There are big platters of fruit for dessert. Russians love good fruit and Taci's makes magnificent looking and tasting displays of cut fruit and grapes. There are pastries, too, including individual pans of kunafe, a hot, syrupy, cheese-filled dessert based on kadaif, which is a pastry made by streaming batter on a griddle.

FAVORITE MANHATTAN PIT-STOP #1
Lately, when I have reason to be on the Upper West Side, I try to stop in at SALUMERIA ROSI for a snack. It's at 283 Amsterdam Ave., near 73rd St. I have yet to have dinner here, or a big lunch, but the menu is composed of small tasting-size portions so it's the perfect place for a light bite. (The Beacon Theater is around the corner, making it perfect for pre-show meals, too.)

The establishment is divided into two sections. When you walk in you are in the salumeria, that's Italian for a store that specializes in cured pork products, salumi. In the refrigerated case are the salumi from Parmacotto, the Italian ham producers, who opened the restaurant with Cesare Casella, a Tuscan chef (from Lucca) who transplanted himself to New York about (could it be as long ago as) 15 years ago. Casella supervises the kitchen that prepares food for the other half of the place, a very smart-looking café, mostly with tables for two, but also some counter space. Besides having owned a few restaurants himself, Casella is the director of the Italian Culinary Academy, which is associated with the French Culinary Institute.

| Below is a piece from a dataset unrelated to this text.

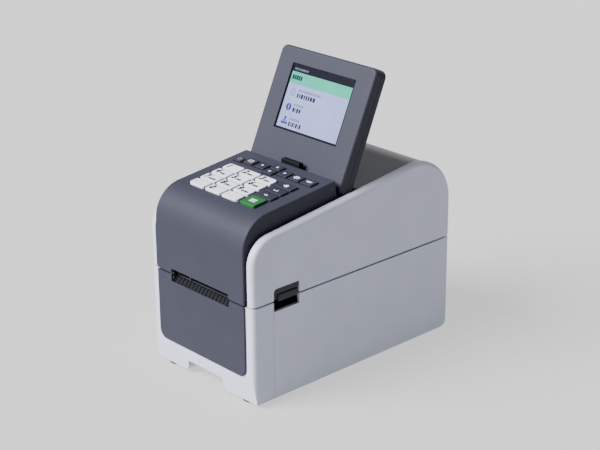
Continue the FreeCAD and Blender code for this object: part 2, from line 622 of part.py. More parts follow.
# ---- cover ------------------------------------------------------------------------------------
def cover_blank():
    """The cover's light outer form, with a soft rim along both side walls."""
    outline = [(FRONT_LIGHT_Y, COVER_Z), (FRONT_LIGHT_Y, rim_z(FRONT_LIGHT_Y), RIM_FRONT_R),
               (REAR_Y, rim_z(REAR_Y), RIM_REAR_R), (REAR_Y, COVER_Z)]
    blank = profile_x(outline, -HALF_WIDTH, HALF_WIDTH)
    blank = blank.makeFillet(CORNER_R, edges_where(blank, lambda b: on_side_face(b, HALF_WIDTH)
                                                   and b.ZMax > COVER_Z + 1))
    soft_tail = profile_x([(FRONT_LIGHT_Y, COVER_Z), (FRONT_LIGHT_Y, FAR), (REAR_Y, FAR),
                           (REAR_Y, COVER_Z, 2.0)], -HALF_WIDTH, HALF_WIDTH)
    return blank.common(soft_tail)


def cover_shell():
    """The light side walls, joined by the light lower part of the rear wall."""
    low = HALF_WIDTH - WALL
    high = LIGHT_INNER_X
    front, rear = FRONT_LIGHT_Y, REAR_Y - WALL
    cuts = [box(-low, low, front + WALL, rear, 80, SIDE_WALL_STEP_Z),
            box(-high, high, front - REACH, rear, SIDE_WALL_STEP_Z - 1, FAR),
            box(-high, high, front - REACH, front + WALL + REACH, 80, FAR),
            box(-high, high, rear - REACH, FAR, PANEL_REAR_Z - 0.5, FAR)]
    cuts += both_sides(box(COVER_ARM_X[0] - 0.5, COVER_ARM_X[1] + 0.5, 101, FAR, 80, COVER_AXIS[1] + 3.4))
    solids = [cover_blank().cut(cuts)]
    for boss in cover_knuckles() + [latch_boss(LATCH_Y[0] - 3.2), latch_boss(LATCH_Y[1] + 0.3)]:
        solids += both_sides(boss)
    window = latch_window(COVER_Z - REACH, LATCH_TOP_Z)
    corner = edges_where(window, lambda b: along_x(b) and b.YMin < LATCH_Y[0] + 1
                         and b.ZMin > LATCH_TOP_Z - 1)
    holes = both_sides(window.makeFillet(3.0, corner))
    cover_bore = COVER_PIN_R + PIVOT_CLEARANCE
    latch_bore = LATCH_PIN_R + PIVOT_CLEARANCE
    holes += both_sides(rod_x(COVER_ARM_X[0] - 6, COVER_ARM_X[1] + 6, COVER_AXIS, cover_bore))
    holes += both_sides(rod_y(LATCH_Y[0] - 4, LATCH_Y[1] + 4, LATCH_PIN, latch_bore))
    return fuse(solids).cut(holes)


def cover_knuckles():
    """The two eyes on each side of a hinge arm, on the right."""
    y, z = COVER_AXIS
    inner, outer = COVER_ARM_X[0] - 0.5, COVER_ARM_X[1] + 0.5
    knuckles = []
    for x0, x1 in ((inner - KNUCKLE_WIDTH, inner), (outer, outer + KNUCKLE_WIDTH)):
        web = box(x0, x1, y, REAR_Y - WALL + SEAT, z - 2.3, z + 5.0)
        knuckles.append(fuse([rod_x(x0, x1, COVER_AXIS, 3.1), web]))
    return knuckles


def latch_boss(y0):
    x, z = LATCH_PIN
    return box(x - 2.6, HALF_WIDTH - WALL + SEAT, y0, y0 + 2.9, z - 3.1, z + 3.5)


def hinge_pins():
    pin = rod_x(COVER_ARM_X[0] - 5.0, COVER_ARM_X[1] + 5.0, COVER_AXIS, COVER_PIN_R)
    return Part.makeCompound(both_sides(pin))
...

At the tables, you can order a sampling of the cold cuts and/or cheeses in the refrigerated case, or take a dish from among more than 25 or so small plates, including a few pastas and soups (let me recommend the farro soup, made with the grain that we call spelt in English), vegetable dishes (caponata, roasted Brussels sprouts with pancetta, a great leek tart), and a few seafood items. Small plates are priced from $4 to $9, with most $5 and $6. One plate is a mere snack, but several plates with a glass of wine make an awfully good full meal and shouldn't cost more than $30.

RAMPS
At Salumeria Rosi two weeks ago, the special was a fried egg on bruschetta (toast) with sautéed ramps, otherwise known as wild leeks, and two crisp slices of pancetta. It was one of the most perfect things I've eaten in a restaurant in a long time, and so easy to make at home that I did that the very next Saturday, when I found ramps at my Greenmarket.

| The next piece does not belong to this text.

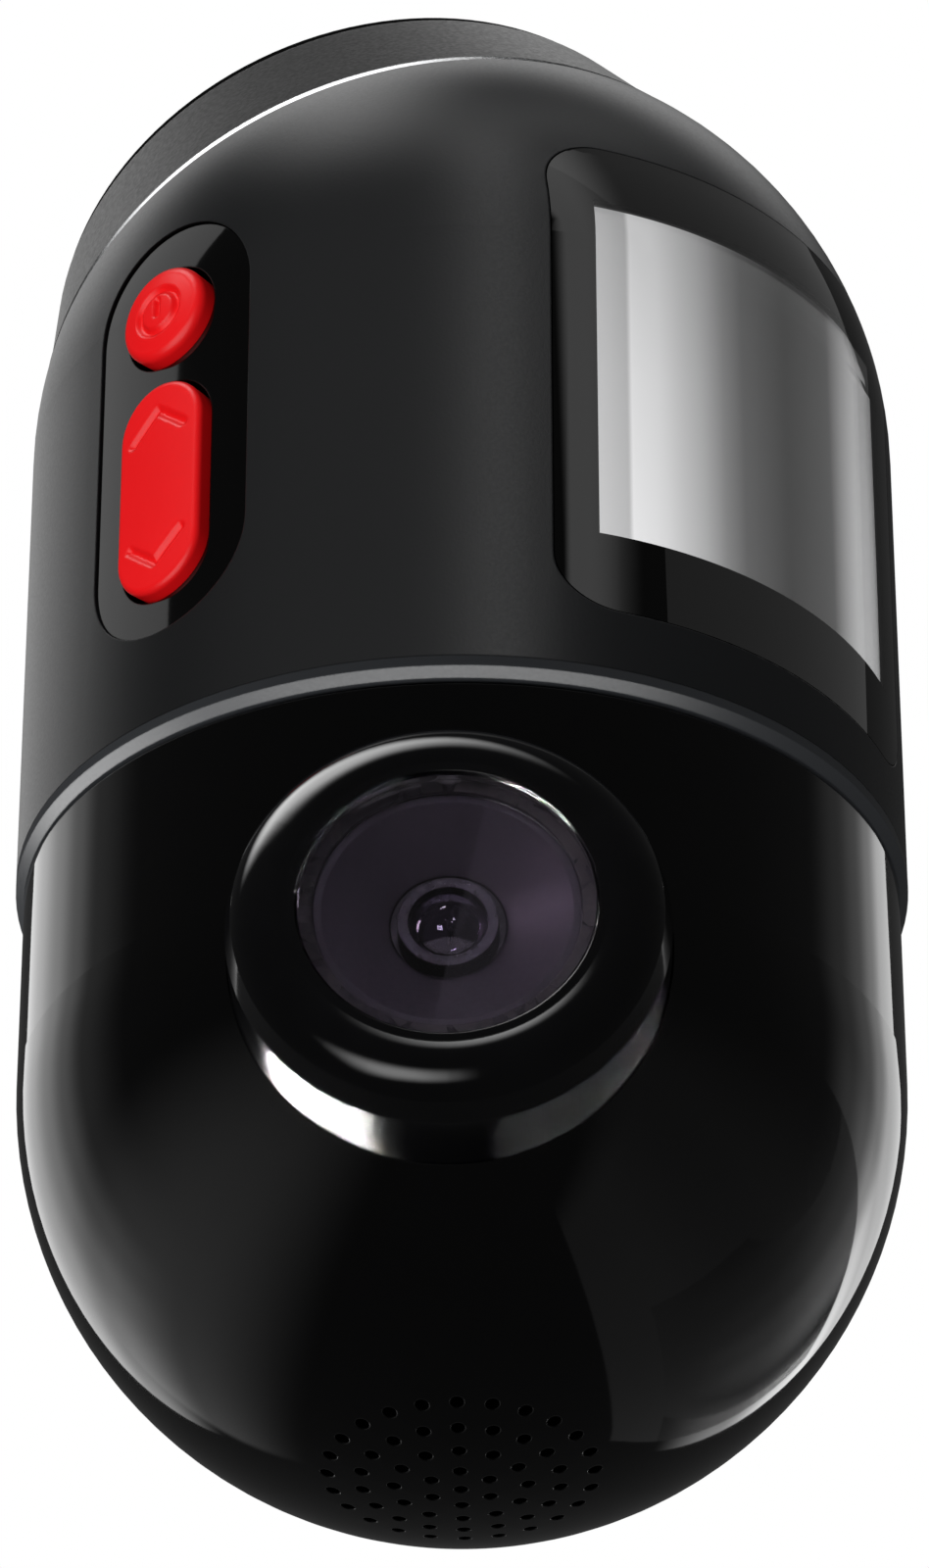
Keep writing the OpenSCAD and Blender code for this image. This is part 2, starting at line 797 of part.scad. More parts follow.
module grille_mesh() {
    placed() color("#2c2c2e") intersection() {
        difference() {
            cup_solid(rotor_inner_r - skin, rotor_z + 1);
            cup_solid(rotor_inner_r - mesh_t, rotor_z + 2);
        }
        speaker_place() translate([0, 0, rotor_z - rotor_r]) cylinder(h = 10, r = 8.6);
    }
}

module rotor_deck() {
    placed() color("#54575b") difference() {
        translate([0, 0, rotor_deck_low]) cylinder(h = rotor_deck_high - rotor_deck_low, r = rotor_inner_r - 0.2);
        translate([0, 0, -5]) cylinder(h = 10, r = spindle_r + fit);
        for (a = rotor_boss_azs) facing(lens_az + a) translate([0, -rotor_boss_ring_r, -5])
            cylinder(h = 10, r = screw_r + fit, $fn = 24);
        for (a = rotor_boss_azs) facing(lens_az + a) translate([0, -rotor_boss_ring_r, rotor_deck_high - screw_head_h])
            cylinder(h = 5, r = screw_head_r + fit, $fn = 32);
    }
}

module rotor_deck_screws() {
    placed() color("#a9abae") for (a = rotor_boss_azs) facing(lens_az + a)
        translate([0, -rotor_boss_ring_r, rotor_deck_high - screw_head_h]) screw(5);
}

module spindle() {
    placed() color("#cfd1d4") difference() {
        union() {
            translate([0, 0, rotor_deck_low - 1]) cylinder(h = 1, r = 9);
            translate([0, 0, rotor_deck_low - 0.1]) cylinder(h = 11.3, r = spindle_r);
        }
        translate([0, 0, -5]) cylinder(h = 20, r = 4.5);
        translate([0, 0, 4.32]) tube(8, 5.25, 0.66);
    }
}

module drive_gear() {
    placed() color("#dcd8cc") {
        difference() {
            translate([0, 0, rotor_deck_high]) linear_extrude(1.8) polygon(gear_outline(gear_teeth, 0));
            translate([0, 0, -5]) cylinder(h = 10, r = spindle_r + fit);
        }
        facing(lens_az) translate([0, -stop_ring_r, rotor_deck_high + 1.7]) cylinder(h = 1, r = stop_r, $fn = 32);
    }
}

module retaining_clip() {
    placed() color("#b9bbbe") translate([0, 0, 4.35]) difference() {
        tube(8, 5.3, 0.6);
        block([-2.5, 0, -1], [2.5, 10, 2]);
    }
}

module pinion() {
    placed() translate([gear_distance, 0, rotor_deck_high + 0.3]) color("#dcd8cc") difference() {
        linear_extrude(1.5) polygon(gear_outline(pinion_teeth, 180 / pinion_teeth));
        translate([0, 0, -1]) cylinder(h = 5, r = 0.75, $fn = 32);
    }
}

module motor_shaft() {
    placed() translate([gear_distance, 0, rotor_deck_high + 0.3]) color("#cfd1d4")
        cylinder(h = 5.8, r = 0.74, $fn = 32);
}

// ---------- buttons ----------

module power_button() {
    face_r = body_r + power_proud;
    placed() facing(button_az) color("#d8191c") {
        difference() {
            intersection() {
                along_y(-40, -23.9) translate([0, power_z]) circle(power_r);
                dome_solid(face_r, 0);
            }
            // Engraved ring and bar
            along_y(-40, -face_r + engrave_t) translate([0, power_z]) difference() {
                circle(power_ring_r);
                circle(power_ring_r - power_ring_w);
            }
            along_y(-40, -face_r + engrave_t) translate([-0.2, power_z - 0.4]) square([0.4, 1.45]);
        }
        along_y(-24, -23.2) translate([0, power_z]) circle(power_r + 0.7);
        along_y(-23.3, -22.4) translate([0, power_z]) circle(1.2, $fn = 32);
    }
}

// Engraved arrow head with its point at height z, opening away from dir
module chevron(z, dir) {
    along_y(-40, -body_r - rocker_proud + engrave_t) polygon([
        [0, z],
        [arrow_hw, z - dir * arrow_h],
        [arrow_hw, z - dir * (arrow_h + arrow_w)],
        [0, z - dir * arrow_w],
        [-arrow_hw, z - dir * (arrow_h + arrow_w)],
        [-arrow_hw, z - dir * arrow_h]
    ]);
}

module rocker() {
    placed() facing(button_az) color("#d8191c") difference() {
        union() {
            intersection() {
                along_y(-40, -24) stadium_outline(rocker_hw, rocker_z - rocker_hl, rocker_z + rocker_hl);
                dome_solid(body_r + rocker_proud, 0);
            }
            block([-rocker_hw, -24.1, rocker_z - 1.6], [rocker_hw, -22.7, rocker_z + 1.6]);
            for (z = [rocker_z - 5, rocker_z + 5]) along_y(-24.1, -22.45) translate([0, z]) circle(1, $fn = 32);
        }
        chevron(rocker_z + 5.6, 1);
        chevron(rocker_z - 5.6, -1);
        translate([-10, pin_y, rocker_z]) rotate([0, 90, 0]) cylinder(h = 20, r = pin_r + 0.05, $fn = 32);
    }
}

mount_drum();
trim_ring();
adhesive_pad();
upper_shell();
skirt_ring();
bayonet_plate();
bayonet_screws();
display_glass();
display_mask();
lcd_panel();
lcd_backlight();
lcd_frame();
button_bezel();
rocker_pin();
button_board();
tact_switches();
main_board();
processor();
heat_sink();
power_board();
supercapacitors();
satellite_antenna();
inlet_board();
usb_c_socket();
card_board();
card_socket();
microphone();
bearing_deck();
deck_screws();
bearing_bush();
pan_motor();
ribbon_coil();
rotor_shell();
lens_ring();
lens_cover_glass();
glass_gasket();
lens_baffle();
lens_barrel();
front_element();
rear_element();
lens_holder();
infrared_filter();
image_sensor();
sensor_board();
sensor_cable();
speaker_frame();
speaker_cone();
speaker_magnet();
speaker_gasket();
grille_mesh();
rotor_deck();
rotor_deck_screws();
spindle();
drive_gear();
retaining_clip();
pinion();
motor_shaft();
power_button();
rocker();
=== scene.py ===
import json
import math

import bpy
import numpy as np
from mathutils import Matrix, Vector, geometry


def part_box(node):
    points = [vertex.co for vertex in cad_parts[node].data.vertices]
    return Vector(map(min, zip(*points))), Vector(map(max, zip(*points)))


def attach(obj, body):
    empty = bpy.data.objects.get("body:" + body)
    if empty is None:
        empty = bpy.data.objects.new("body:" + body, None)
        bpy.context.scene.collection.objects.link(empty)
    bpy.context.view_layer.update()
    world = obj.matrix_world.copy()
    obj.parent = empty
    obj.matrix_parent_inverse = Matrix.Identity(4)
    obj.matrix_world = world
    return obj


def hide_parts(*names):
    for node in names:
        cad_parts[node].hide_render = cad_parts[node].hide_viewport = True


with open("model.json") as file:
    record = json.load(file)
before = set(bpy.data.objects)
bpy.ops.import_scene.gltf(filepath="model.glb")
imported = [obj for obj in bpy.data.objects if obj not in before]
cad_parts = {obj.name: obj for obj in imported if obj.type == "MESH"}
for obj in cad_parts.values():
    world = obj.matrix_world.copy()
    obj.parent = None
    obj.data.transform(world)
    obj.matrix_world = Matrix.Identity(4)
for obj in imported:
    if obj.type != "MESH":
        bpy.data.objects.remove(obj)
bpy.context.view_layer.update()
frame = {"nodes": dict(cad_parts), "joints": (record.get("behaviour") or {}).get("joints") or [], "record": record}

# ---------- sizes, from the frame where it gives them ----------

MM = 0.001
JOINTS = {joint["name"]: joint for joint in frame["joints"]}
SPLIT = Vector(JOINTS["lens_pan"]["pos_m"])  # on the body's axis, at the split
MOUNT_AXIS = Vector(JOINTS["mount_twist"]["axis"]).normalized()
PAD_D = -SPLIT.y / MOUNT_AXIS.y  # the pad's face is this far from the dome's centre
DOME = -PAD_D * MOUNT_AXIS  # the dome's centre
DOME_Z = DOME.z - SPLIT.z
shell_low, shell_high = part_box("upper_shell")
BODY_R = (shell_high.x - shell_low.x) / 2
EDGE_ROUNDING = 0.12 * MM  # how far the shading rounds the CAD nodes' edges

# the display's lit window, with heights above the split
WINDOW_HW = 11.85 * MM
WINDOW_LOW = 10.4 * MM
WINDOW_HIGH = 33.8 * MM


def middle(node):
    """Middle of a CAD node's box."""
    low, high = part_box(node)
    return (low + high) / 2


lens_way = middle("lens_cover_glass") - SPLIT
LENS_AZ = math.atan2(lens_way.x, -lens_way.y)  # angles round the body start at -Y, the display's side
SCENE = bpy.context.scene


# ---------- node materials ----------

class Nodes:
    """A material's node tree, with short calls for what the finishes below need."""

    def __init__(self, name, **sockets):
        self.material = bpy.data.materials.new(name)
        self.material.use_nodes = True
        self.tree = self.material.node_tree
        self.shader = self.tree.nodes["Principled BSDF"]
        for label, value in sockets.items():
            self.shader.inputs[label.replace("_", " ")].default_value = value

    def node(self, kind, **values):
        """A new node; values are its properties or the settings of its input sockets."""
        made = self.tree.nodes.new(kind)
        for label, value in values.items():
            if hasattr(made, label):
                setattr(made, label, value)
            else:
                made.inputs[label.replace("_", " ")].default_value = value
        return made

    def link(self, output, socket):
        self.tree.links.new(output, socket)

    def place(self):
        """The point being shaded, in the object's own metres."""
        return self.node("ShaderNodeTexCoord").outputs["Object"]

    def noise(self, scale, detail=3.0, stretch=(1, 1, 1)):
        """Grey noise with features 1 / scale metres across."""
        spread = self.node("ShaderNodeVectorMath", operation="MULTIPLY")
        self.link(self.place(), spread.inputs[0])
        spread.inputs[1].default_value = stretch
        noise = self.node("ShaderNodeTexNoise", Scale=scale, Detail=detail)
        self.link(spread.outputs[0], noise.inputs["Vector"])
        return noise.outputs["Fac"]

    def span(self, value, low, high, source=(0.0, 1.0)):
        """Maps a value from source to the range low to high."""
        made = self.node("ShaderNodeMapRange")
        made.inputs["From Min"].default_value = source[0]
        made.inputs["From Max"].default_value = source[1]
        made.inputs["To Min"].default_value = low
        made.inputs["To Max"].default_value = high
        self.link(value, made.inputs["Value"])
        return made.outputs["Result"]

    def colours(self, value, *stops):
        """Colour ramp over a value; each stop is a position and a colour."""
        ramp = self.node("ShaderNodeValToRGB").color_ramp
        while len(ramp.elements) < len(stops):
            ramp.elements.new(0.5)
        for element, (position, colour) in zip(ramp.elements, stops):
            element.position = position
            element.color = (*colour, 1)
        made = [n for n in self.tree.nodes if n.bl_idname == "ShaderNodeValToRGB"][-1]
        self.link(value, made.inputs["Fac"])
        return made.outputs["Color"]

    def bump(self, height, distance):
        """Relief by a height between 0 and 1, over rounded edges."""
        made = self.node("ShaderNodeBump", Strength=1, Distance=distance)
        edges = self.node("ShaderNodeBevel", samples=4, Radius=EDGE_ROUNDING)
        self.link(edges.outputs["Normal"], made.inputs["Normal"])
        self.link(height, made.inputs["Height"])
        self.link(made.outputs["Normal"], self.shader.inputs["Normal"])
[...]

Ramps are a wild spring delicacy. Their flat, tapered dark green leaves appear among the first things that grow in April and May. Under the ground, they have white, scallion-like bulbs. The bulbs are there all year, of course, but you can only find the ramps, which grow in and at the edge of woods, under deciduous trees, when the leaves give their presence away in the spring, then later in the season when their flowers indicate their location. After the leaves die back, the plant gives off a lovely white flower on a long stem. You want to eat ramps with the leaves, however, which is why they are mainly harvested in early spring. They have been in the New York City farmers' markets for several weeks now. They may be difficult to find this late in the season. For instance, in the Smokey Mountains of North Carolina, where ramps grow profusely, they have ramp festivals in March. If you can find ramps, try them chopped and sautéed and incorporated into scrambled eggs or a frittata (by the way, ramps exist in Italy, too), or sauté them whole and just place on the same plate with the eggs, fried or otherwise.

I like to sauté the ramps whole, because when you do the leaves puff up like balloons, and -- I don't know -- it's just fun to do and see.